*REQUIRED TASK*:
Repeat everything in the material exactly.

* start COLLECTED MATERIAL *

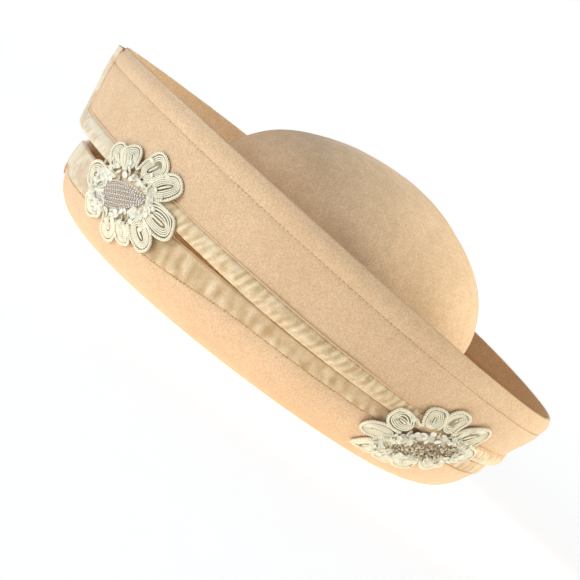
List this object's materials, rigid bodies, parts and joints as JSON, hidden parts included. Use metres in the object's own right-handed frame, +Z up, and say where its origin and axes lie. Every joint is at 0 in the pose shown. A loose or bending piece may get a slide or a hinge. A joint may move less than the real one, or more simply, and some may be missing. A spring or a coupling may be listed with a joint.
{
  "type": "felt hat with a slashed turned-up brim",
  "caption": "Blocked felt hat with a round crown and a turned-up brim, slashed all round, bound with velvet and bridged by pierced lace motifs with beaded middles.",
  "frame": {"origin": "centre of the hat's footprint on the surface that it rests on, at the flat underside of its brim", "axes": "+Z up, -Y to the front of the hat, +X to the wearer's left"},
  "size_m": [0.3264, 0.3738, 0.154],
  "materials": {
    "felt": "matt blocked wool felt with a short nap, peach beige",
    "velvet": "short-pile velvet, cream tan with a soft sheen",
    "lace": "ivory soutache cord and lace with a silky lustre",
    "beads": "silver-lined seed and bugle beads with pearly sequins"
  },
  "bodies": {
    "root": {"crown": "felt", "brim_lower_panel": "felt", "brim_cuff": "felt", "lower_binding": "velvet", "upper_binding": "velvet", "front_left_lace": "lace", "front_left_beads": "beads", "front_right_lace": "lace", "front_right_beads": "beads", "back_left_lace": "lace", "back_left_beads": "beads", "back_right_lace": "lace", "back_right_beads": "beads"}
  },
  "joints": []
}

* end COLLECTED MATERIAL *

*TASK OUTPUT*:
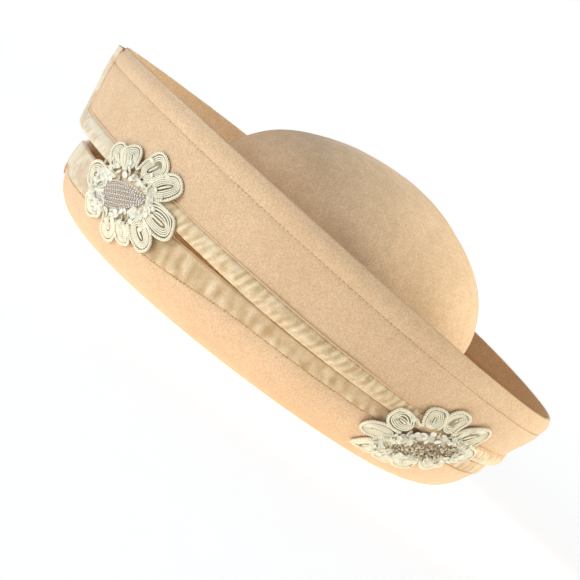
List this object's materials, rigid bodies, parts and joints as JSON, hidden parts included. Use metres in the object's own right-handed frame, +Z up, and say where its origin and axes lie. Every joint is at 0 in the pose shown. A loose or bending piece may get a slide or a hinge. A joint may move less than the real one, or more simply, and some may be missing. A spring or a coupling may be listed with a joint.
{
  "type": "felt hat with a slashed turned-up brim",
  "caption": "Blocked felt hat with a round crown and a turned-up brim, slashed all round, bound with velvet and bridged by pierced lace motifs with beaded middles.",
  "frame": {"origin": "centre of the hat's footprint on the surface that it rests on, at the flat underside of its brim", "axes": "+Z up, -Y to the front of the hat, +X to the wearer's left"},
  "size_m": [0.3264, 0.3738, 0.154],
  "materials": {
    "felt": "matt blocked wool felt with a short nap, peach beige",
    "velvet": "short-pile velvet, cream tan with a soft sheen",
    "lace": "ivory soutache cord and lace with a silky lustre",
    "beads": "silver-lined seed and bugle beads with pearly sequins"
  },
  "bodies": {
    "root": {"crown": "felt", "brim_lower_panel": "felt", "brim_cuff": "felt", "lower_binding": "velvet", "upper_binding": "velvet", "front_left_lace": "lace", "front_left_beads": "beads", "front_right_lace": "lace", "front_right_beads": "beads", "back_left_lace": "lace", "back_left_beads": "beads", "back_right_lace": "lace", "back_right_beads": "beads"}
  },
  "joints": []
}